Dataset items =
<<<<

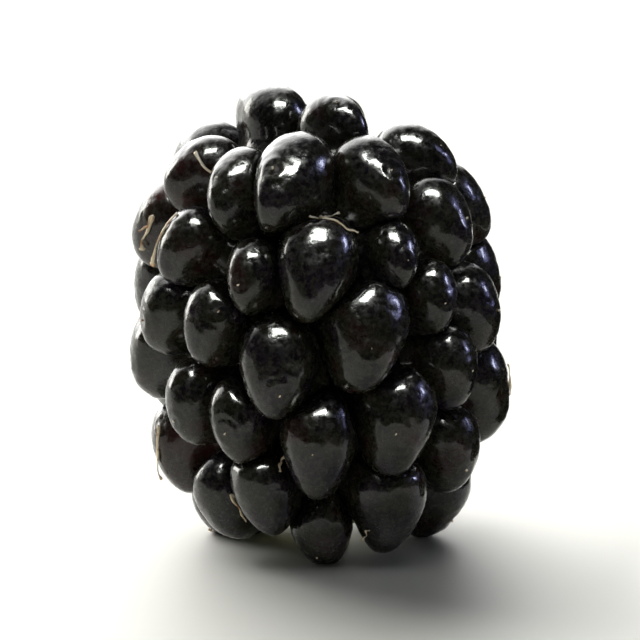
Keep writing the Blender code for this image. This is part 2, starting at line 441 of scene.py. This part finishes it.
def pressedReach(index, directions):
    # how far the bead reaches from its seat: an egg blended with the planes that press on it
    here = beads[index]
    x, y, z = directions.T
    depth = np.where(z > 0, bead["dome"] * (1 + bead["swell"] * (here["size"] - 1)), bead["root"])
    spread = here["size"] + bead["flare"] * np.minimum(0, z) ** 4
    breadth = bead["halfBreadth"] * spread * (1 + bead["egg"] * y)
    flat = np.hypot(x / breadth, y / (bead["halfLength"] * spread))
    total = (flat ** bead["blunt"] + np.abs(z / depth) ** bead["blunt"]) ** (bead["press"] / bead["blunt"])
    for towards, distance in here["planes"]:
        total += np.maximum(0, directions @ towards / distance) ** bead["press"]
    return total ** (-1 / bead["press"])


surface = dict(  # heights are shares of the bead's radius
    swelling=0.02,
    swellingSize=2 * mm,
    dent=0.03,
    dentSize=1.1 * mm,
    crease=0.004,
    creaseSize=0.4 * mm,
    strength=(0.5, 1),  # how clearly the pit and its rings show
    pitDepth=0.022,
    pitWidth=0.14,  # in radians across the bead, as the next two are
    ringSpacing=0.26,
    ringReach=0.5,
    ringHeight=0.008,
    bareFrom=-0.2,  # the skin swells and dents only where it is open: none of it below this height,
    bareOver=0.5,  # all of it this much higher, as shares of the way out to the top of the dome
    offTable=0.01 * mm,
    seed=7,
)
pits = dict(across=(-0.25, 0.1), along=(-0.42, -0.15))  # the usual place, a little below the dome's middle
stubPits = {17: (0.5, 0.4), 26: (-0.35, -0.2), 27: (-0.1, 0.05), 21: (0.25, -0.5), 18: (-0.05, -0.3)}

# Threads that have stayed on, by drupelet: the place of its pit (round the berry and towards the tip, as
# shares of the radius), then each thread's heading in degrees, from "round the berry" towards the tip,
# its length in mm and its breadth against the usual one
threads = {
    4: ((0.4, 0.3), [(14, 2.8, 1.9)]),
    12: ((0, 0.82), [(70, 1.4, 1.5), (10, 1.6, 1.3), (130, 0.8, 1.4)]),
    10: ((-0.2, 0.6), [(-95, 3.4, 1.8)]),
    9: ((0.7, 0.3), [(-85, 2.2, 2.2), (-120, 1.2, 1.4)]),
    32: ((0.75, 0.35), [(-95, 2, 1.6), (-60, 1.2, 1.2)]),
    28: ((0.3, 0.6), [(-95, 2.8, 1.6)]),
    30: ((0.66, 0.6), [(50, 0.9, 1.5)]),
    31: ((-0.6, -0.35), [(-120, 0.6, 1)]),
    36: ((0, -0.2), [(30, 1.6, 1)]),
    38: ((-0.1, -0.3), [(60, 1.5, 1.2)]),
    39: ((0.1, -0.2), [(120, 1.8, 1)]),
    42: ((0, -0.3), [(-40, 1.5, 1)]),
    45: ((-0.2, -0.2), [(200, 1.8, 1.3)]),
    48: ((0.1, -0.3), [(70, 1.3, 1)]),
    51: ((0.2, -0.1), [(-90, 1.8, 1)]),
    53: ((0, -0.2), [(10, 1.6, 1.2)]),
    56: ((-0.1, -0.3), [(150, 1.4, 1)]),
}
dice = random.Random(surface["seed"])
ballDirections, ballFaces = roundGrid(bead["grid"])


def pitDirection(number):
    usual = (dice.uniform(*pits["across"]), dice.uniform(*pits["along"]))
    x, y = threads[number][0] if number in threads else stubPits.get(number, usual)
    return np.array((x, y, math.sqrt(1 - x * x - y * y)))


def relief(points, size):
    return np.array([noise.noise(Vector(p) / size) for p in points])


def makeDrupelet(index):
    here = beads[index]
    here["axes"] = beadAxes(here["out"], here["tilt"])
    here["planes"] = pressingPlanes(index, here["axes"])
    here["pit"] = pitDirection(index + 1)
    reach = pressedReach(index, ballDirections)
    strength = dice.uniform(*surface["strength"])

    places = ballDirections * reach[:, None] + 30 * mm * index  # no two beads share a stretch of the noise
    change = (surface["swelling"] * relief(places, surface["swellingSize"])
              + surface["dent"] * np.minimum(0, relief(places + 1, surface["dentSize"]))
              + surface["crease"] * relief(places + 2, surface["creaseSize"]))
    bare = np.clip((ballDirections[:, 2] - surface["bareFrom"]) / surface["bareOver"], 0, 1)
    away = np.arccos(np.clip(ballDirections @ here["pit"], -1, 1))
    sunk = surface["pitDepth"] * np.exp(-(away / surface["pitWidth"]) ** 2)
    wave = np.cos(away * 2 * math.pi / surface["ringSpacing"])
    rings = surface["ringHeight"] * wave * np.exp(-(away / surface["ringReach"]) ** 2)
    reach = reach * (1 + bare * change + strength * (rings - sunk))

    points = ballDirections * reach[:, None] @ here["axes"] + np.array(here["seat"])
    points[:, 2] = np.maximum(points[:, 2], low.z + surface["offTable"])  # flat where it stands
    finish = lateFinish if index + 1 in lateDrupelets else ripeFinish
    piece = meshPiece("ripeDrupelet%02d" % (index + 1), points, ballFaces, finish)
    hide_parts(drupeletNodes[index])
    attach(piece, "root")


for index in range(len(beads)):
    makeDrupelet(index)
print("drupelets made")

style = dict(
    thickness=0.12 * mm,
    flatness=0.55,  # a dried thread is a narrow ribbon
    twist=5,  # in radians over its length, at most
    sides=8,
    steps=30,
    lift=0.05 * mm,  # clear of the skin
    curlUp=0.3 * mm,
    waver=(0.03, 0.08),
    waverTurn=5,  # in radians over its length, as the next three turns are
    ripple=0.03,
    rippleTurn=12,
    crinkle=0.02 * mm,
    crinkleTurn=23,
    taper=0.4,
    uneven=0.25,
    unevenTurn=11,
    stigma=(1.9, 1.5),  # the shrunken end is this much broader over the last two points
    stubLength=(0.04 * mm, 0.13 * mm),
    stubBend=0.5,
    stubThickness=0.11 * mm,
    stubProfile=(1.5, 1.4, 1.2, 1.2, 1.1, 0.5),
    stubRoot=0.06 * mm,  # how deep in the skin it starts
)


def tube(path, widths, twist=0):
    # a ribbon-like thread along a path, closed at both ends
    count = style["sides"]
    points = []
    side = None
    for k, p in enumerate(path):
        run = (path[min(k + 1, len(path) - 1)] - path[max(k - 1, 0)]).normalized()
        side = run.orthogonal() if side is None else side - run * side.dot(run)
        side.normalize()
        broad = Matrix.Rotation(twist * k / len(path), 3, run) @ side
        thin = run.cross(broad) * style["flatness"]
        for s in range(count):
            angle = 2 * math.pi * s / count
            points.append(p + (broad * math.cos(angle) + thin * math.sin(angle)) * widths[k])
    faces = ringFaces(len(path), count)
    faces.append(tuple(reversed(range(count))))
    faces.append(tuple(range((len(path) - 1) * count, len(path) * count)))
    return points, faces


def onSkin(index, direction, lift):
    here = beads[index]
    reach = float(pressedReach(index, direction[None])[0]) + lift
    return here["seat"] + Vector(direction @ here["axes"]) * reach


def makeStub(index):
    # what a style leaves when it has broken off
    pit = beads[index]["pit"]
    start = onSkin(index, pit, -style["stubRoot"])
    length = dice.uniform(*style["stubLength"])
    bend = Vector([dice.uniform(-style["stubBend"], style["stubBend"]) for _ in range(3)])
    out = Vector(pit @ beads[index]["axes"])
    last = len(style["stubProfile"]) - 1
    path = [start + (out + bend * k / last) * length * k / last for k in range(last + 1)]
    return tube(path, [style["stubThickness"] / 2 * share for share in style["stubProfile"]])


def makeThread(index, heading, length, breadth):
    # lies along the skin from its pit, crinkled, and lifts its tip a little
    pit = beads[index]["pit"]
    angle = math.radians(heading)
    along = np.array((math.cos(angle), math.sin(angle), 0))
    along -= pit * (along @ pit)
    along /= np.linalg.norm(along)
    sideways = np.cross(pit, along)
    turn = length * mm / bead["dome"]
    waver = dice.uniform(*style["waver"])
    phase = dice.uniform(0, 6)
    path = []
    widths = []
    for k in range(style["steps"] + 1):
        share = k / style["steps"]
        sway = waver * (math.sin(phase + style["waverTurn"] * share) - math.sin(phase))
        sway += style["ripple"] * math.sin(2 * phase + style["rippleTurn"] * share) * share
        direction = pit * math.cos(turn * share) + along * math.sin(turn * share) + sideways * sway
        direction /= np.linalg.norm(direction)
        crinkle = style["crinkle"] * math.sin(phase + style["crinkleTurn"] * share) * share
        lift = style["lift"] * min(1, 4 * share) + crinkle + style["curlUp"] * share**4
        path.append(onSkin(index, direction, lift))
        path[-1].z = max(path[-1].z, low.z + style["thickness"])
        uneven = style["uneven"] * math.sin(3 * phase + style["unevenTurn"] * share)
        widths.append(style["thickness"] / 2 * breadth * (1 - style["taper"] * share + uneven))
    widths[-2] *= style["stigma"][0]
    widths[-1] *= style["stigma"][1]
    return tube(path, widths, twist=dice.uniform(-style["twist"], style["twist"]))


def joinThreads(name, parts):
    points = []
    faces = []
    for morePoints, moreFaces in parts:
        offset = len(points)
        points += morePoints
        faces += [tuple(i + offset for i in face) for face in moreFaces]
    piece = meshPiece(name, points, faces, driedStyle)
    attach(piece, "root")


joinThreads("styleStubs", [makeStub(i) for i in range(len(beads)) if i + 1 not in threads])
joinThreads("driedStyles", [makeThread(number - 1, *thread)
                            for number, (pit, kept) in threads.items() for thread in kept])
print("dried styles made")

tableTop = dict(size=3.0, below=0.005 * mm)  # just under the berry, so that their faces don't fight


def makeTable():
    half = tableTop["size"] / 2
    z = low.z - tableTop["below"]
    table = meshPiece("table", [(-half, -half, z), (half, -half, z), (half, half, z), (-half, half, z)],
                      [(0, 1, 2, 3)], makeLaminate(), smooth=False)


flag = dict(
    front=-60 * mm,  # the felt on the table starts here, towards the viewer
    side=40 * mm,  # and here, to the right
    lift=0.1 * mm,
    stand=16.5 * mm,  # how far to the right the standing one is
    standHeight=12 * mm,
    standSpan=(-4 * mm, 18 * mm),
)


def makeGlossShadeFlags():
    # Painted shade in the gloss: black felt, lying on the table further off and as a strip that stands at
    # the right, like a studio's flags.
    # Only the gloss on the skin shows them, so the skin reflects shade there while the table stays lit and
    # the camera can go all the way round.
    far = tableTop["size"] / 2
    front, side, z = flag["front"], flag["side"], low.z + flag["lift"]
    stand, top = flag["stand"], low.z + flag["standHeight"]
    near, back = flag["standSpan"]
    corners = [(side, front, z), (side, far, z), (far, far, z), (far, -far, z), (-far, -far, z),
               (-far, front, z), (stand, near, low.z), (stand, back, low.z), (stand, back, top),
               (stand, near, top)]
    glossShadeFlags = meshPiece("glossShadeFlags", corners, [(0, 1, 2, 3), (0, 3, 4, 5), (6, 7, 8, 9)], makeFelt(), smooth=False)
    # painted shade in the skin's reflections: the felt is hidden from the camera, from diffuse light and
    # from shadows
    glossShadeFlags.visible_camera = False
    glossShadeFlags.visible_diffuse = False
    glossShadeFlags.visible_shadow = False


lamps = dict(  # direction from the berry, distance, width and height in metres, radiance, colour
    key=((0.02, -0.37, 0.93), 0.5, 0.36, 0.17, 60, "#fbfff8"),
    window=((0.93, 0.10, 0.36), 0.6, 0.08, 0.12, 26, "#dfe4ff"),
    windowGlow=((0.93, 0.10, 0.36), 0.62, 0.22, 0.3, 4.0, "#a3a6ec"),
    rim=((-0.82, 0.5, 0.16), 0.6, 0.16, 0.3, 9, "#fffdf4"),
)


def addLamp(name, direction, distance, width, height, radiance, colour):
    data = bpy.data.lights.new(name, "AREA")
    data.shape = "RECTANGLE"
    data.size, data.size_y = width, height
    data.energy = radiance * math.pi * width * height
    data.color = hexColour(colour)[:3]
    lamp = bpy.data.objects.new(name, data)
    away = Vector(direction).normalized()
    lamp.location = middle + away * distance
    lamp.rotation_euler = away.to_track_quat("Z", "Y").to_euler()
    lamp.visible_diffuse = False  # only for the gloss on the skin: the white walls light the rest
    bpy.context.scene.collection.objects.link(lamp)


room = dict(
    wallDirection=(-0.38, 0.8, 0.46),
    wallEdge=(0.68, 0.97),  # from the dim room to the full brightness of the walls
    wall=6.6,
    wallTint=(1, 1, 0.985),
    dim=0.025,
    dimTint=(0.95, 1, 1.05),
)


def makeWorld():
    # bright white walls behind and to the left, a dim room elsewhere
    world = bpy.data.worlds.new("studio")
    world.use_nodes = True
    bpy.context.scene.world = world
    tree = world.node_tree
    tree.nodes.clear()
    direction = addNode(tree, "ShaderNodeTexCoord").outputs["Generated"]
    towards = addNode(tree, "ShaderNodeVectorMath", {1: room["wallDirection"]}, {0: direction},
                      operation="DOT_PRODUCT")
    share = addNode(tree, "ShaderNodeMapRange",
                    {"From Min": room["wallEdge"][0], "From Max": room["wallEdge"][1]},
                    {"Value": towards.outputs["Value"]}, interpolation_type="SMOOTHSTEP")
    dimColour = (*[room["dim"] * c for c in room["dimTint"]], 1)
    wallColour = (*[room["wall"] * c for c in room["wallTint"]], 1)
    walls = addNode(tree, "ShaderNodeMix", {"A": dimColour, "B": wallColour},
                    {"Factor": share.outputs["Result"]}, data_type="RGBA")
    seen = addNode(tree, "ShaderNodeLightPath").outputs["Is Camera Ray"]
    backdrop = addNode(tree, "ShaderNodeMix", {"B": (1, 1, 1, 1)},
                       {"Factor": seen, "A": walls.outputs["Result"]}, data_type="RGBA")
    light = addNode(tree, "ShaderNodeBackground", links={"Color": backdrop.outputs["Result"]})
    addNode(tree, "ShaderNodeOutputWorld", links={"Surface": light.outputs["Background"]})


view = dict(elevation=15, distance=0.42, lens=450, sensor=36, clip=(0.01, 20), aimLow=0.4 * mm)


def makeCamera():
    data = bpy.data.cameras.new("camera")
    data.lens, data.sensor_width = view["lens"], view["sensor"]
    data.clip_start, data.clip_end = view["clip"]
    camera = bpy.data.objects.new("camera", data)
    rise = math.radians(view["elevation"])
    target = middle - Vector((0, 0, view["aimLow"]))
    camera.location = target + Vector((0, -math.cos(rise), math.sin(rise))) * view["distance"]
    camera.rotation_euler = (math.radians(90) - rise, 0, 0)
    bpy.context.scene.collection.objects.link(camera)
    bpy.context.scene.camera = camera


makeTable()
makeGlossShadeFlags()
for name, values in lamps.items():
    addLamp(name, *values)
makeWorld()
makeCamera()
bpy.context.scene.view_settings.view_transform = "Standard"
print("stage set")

>>>>
<<<<

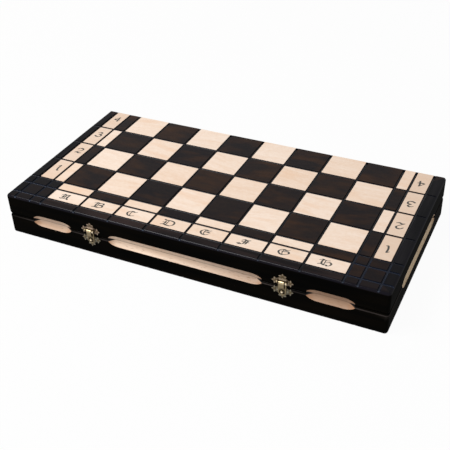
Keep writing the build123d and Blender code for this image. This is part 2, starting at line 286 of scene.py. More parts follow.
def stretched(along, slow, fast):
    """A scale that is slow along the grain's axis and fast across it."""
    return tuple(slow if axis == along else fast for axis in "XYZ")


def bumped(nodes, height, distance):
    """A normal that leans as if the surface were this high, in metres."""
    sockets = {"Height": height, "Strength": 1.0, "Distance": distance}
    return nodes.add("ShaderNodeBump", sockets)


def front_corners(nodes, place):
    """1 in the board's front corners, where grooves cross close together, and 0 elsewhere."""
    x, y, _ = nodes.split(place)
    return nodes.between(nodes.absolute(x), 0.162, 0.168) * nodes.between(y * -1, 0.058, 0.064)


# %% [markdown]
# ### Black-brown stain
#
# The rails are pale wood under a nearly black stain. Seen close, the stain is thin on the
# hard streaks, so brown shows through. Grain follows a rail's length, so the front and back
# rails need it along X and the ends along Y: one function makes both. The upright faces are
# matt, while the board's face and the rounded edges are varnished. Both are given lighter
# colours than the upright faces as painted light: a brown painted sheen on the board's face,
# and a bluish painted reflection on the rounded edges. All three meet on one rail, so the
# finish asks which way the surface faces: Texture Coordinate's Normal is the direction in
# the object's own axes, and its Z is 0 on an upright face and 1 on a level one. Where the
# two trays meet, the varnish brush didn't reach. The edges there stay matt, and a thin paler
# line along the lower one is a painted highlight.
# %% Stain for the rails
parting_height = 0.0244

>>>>

Set exercise =
Exactly the lines from the one holding "Keep writing the build123d" through the one holding "parting_height = 0.0244" should be printed, ends included.

Output for this exercise =
Keep writing the build123d and Blender code for this image. This is part 2, starting at line 286 of scene.py. More parts follow.
def stretched(along, slow, fast):
    """A scale that is slow along the grain's axis and fast across it."""
    return tuple(slow if axis == along else fast for axis in "XYZ")


def bumped(nodes, height, distance):
    """A normal that leans as if the surface were this high, in metres."""
    sockets = {"Height": height, "Strength": 1.0, "Distance": distance}
    return nodes.add("ShaderNodeBump", sockets)


def front_corners(nodes, place):
    """1 in the board's front corners, where grooves cross close together, and 0 elsewhere."""
    x, y, _ = nodes.split(place)
    return nodes.between(nodes.absolute(x), 0.162, 0.168) * nodes.between(y * -1, 0.058, 0.064)


# %% [markdown]
# ### Black-brown stain
#
# The rails are pale wood under a nearly black stain. Seen close, the stain is thin on the
# hard streaks, so brown shows through. Grain follows a rail's length, so the front and back
# rails need it along X and the ends along Y: one function makes both. The upright faces are
# matt, while the board's face and the rounded edges are varnished. Both are given lighter
# colours than the upright faces as painted light: a brown painted sheen on the board's face,
# and a bluish painted reflection on the rounded edges. All three meet on one rail, so the
# finish asks which way the surface faces: Texture Coordinate's Normal is the direction in
# the object's own axes, and its Z is 0 on an upright face and 1 on a level one. Where the
# two trays meet, the varnish brush didn't reach. The edges there stay matt, and a thin paler
# line along the lower one is a painted highlight.
# %% Stain for the rails
parting_height = 0.0244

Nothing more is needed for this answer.